Given problem →
Nothing but the lines from the one containing "riveted through it" down to the one containing "before = set(bpy.data.objects)", both included, should be echoed, and each exactly as it stands.
^^^^^^^^^^^^^^^^
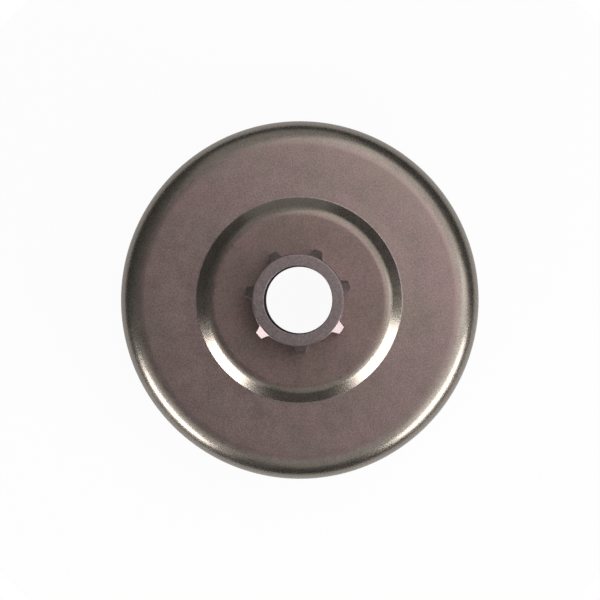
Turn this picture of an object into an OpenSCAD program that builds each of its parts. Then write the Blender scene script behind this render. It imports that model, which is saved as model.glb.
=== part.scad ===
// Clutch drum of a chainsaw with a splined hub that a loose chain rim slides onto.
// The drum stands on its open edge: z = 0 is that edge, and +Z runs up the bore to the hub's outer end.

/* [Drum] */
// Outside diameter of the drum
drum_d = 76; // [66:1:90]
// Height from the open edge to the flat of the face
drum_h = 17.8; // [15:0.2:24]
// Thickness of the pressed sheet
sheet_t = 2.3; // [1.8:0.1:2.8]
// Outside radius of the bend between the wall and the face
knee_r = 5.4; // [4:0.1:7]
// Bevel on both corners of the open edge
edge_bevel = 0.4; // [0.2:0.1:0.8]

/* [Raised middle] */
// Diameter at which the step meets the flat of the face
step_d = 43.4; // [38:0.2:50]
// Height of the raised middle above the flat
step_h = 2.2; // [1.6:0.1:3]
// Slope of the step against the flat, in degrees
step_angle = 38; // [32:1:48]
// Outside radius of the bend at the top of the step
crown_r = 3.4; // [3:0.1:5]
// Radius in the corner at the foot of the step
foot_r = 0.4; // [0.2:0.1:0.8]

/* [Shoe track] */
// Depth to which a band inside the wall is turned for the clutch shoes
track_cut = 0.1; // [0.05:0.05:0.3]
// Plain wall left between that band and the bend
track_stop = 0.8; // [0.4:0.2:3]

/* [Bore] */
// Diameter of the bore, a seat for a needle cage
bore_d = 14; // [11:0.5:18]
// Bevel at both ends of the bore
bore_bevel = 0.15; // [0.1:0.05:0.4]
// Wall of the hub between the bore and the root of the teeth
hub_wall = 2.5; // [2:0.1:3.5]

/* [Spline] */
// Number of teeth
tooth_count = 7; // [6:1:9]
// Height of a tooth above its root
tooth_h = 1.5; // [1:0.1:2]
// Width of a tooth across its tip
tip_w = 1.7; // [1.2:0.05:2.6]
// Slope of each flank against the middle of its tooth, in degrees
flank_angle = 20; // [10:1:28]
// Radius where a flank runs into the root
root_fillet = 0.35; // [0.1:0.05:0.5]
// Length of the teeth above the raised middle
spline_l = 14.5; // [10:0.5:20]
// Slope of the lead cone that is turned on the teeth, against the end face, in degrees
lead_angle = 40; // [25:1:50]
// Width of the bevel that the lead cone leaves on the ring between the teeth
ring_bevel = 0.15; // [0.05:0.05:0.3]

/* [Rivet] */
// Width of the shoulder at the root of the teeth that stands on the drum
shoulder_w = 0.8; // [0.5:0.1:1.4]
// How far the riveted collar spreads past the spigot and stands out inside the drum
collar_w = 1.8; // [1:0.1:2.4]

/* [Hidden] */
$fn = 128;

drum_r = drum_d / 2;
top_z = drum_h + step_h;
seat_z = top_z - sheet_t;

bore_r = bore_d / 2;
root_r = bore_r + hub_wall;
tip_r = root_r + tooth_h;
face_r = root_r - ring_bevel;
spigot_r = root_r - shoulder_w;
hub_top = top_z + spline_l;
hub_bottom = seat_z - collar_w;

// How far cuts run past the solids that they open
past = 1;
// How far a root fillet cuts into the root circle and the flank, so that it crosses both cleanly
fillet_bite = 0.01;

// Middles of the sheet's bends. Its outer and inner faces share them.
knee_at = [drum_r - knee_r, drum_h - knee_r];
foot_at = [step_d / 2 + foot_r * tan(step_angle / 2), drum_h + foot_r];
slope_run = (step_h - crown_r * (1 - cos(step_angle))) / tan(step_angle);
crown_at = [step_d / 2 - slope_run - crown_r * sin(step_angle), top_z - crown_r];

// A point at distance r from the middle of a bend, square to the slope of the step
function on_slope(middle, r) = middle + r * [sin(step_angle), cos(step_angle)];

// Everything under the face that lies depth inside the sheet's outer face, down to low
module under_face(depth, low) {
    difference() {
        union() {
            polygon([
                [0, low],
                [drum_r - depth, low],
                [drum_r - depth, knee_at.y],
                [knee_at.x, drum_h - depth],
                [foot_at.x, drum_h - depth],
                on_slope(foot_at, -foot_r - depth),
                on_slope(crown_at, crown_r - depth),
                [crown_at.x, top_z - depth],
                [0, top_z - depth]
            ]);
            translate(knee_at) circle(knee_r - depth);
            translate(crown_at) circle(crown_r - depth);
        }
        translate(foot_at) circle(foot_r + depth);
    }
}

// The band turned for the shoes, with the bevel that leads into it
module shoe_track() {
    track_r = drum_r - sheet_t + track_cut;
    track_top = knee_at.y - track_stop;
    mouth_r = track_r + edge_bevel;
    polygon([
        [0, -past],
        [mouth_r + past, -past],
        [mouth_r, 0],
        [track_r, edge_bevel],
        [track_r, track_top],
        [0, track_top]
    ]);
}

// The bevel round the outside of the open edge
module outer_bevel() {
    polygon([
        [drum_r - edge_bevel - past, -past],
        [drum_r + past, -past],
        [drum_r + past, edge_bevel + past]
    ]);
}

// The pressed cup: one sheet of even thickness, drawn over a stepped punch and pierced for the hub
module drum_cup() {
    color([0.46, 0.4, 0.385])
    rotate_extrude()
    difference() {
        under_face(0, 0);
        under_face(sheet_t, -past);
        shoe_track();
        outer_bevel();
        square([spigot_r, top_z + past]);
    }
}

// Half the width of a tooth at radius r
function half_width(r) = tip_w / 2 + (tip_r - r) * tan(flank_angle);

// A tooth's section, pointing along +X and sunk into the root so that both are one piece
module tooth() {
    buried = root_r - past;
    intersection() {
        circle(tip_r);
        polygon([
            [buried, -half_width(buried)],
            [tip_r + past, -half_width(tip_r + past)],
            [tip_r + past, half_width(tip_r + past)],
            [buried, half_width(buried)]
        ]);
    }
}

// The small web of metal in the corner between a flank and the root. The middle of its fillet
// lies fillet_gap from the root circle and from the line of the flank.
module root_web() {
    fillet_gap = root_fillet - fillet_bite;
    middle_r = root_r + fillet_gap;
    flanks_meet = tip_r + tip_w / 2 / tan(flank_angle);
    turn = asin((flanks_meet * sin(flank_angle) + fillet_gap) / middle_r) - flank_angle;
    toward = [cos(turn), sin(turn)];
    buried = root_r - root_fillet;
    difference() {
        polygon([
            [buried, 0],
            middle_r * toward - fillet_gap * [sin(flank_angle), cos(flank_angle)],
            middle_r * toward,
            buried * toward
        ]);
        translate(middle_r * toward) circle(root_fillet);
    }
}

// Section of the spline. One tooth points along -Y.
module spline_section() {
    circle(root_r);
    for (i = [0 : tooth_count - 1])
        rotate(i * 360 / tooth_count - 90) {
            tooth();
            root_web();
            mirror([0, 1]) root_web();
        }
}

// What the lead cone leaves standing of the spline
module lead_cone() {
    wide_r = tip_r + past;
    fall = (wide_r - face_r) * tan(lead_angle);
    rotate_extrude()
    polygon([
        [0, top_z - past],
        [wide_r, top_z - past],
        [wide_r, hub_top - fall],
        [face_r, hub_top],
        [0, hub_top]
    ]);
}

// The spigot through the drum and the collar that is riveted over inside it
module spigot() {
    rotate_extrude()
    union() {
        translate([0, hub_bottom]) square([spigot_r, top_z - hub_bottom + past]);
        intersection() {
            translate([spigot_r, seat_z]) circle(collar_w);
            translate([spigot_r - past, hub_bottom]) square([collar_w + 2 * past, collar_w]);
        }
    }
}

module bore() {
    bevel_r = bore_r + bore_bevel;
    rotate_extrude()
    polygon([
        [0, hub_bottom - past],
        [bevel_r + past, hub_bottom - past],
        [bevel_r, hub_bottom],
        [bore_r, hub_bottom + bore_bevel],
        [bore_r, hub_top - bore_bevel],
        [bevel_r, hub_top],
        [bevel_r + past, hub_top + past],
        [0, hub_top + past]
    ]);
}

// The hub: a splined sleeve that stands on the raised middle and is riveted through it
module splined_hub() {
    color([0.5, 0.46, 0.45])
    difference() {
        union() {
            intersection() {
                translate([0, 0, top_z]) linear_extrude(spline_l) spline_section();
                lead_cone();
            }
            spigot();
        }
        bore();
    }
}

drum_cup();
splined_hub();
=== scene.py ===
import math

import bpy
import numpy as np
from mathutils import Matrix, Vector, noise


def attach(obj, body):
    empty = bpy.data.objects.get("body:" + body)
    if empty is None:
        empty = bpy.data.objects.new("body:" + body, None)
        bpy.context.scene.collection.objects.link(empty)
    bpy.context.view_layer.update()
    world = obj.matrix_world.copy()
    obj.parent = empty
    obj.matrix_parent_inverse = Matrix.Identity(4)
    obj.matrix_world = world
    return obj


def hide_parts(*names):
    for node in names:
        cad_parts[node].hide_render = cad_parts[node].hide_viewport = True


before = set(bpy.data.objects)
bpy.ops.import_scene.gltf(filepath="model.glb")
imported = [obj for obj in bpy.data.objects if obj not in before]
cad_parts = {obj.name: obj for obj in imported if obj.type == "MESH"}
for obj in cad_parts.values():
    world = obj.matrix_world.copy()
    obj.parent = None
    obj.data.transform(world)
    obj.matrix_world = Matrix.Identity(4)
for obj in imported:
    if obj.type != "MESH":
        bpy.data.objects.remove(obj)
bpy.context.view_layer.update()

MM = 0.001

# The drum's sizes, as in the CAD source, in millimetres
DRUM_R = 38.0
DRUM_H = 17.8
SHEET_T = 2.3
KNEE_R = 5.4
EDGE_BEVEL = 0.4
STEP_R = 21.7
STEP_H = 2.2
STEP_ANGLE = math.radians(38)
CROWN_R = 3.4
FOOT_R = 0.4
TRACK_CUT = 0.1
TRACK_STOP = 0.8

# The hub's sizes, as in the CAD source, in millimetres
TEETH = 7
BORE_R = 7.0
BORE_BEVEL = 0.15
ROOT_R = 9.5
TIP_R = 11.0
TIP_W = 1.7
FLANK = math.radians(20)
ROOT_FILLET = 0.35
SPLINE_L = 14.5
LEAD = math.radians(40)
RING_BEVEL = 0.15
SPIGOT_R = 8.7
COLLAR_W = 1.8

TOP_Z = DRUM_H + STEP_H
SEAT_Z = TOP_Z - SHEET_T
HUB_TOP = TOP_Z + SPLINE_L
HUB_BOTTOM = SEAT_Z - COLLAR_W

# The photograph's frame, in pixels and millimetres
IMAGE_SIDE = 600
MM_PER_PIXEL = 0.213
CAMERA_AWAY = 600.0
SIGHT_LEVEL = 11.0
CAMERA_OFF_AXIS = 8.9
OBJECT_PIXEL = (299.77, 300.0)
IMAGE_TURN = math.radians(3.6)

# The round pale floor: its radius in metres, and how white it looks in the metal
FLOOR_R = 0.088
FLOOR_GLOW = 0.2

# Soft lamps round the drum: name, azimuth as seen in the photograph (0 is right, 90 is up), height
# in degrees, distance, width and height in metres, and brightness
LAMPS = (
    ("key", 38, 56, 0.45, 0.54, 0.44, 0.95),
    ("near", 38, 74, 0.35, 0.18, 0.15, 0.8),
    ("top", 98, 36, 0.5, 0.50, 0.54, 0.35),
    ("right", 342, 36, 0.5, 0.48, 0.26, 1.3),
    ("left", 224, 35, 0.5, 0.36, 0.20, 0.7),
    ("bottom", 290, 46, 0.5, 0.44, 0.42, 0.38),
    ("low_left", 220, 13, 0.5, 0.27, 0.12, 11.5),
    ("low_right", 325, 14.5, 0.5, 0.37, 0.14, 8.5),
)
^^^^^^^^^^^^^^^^
Response for this exercise →
// The hub: a splined sleeve that stands on the raised middle and is riveted through it
module splined_hub() {
    color([0.5, 0.46, 0.45])
    difference() {
        union() {
            intersection() {
                translate([0, 0, top_z]) linear_extrude(spline_l) spline_section();
                lead_cone();
            }
            spigot();
        }
        bore();
    }
}

drum_cup();
splined_hub();
=== scene.py ===
import math

import bpy
import numpy as np
from mathutils import Matrix, Vector, noise


def attach(obj, body):
    empty = bpy.data.objects.get("body:" + body)
    if empty is None:
        empty = bpy.data.objects.new("body:" + body, None)
        bpy.context.scene.collection.objects.link(empty)
    bpy.context.view_layer.update()
    world = obj.matrix_world.copy()
    obj.parent = empty
    obj.matrix_parent_inverse = Matrix.Identity(4)
    obj.matrix_world = world
    return obj


def hide_parts(*names):
    for node in names:
        cad_parts[node].hide_render = cad_parts[node].hide_viewport = True


before = set(bpy.data.objects)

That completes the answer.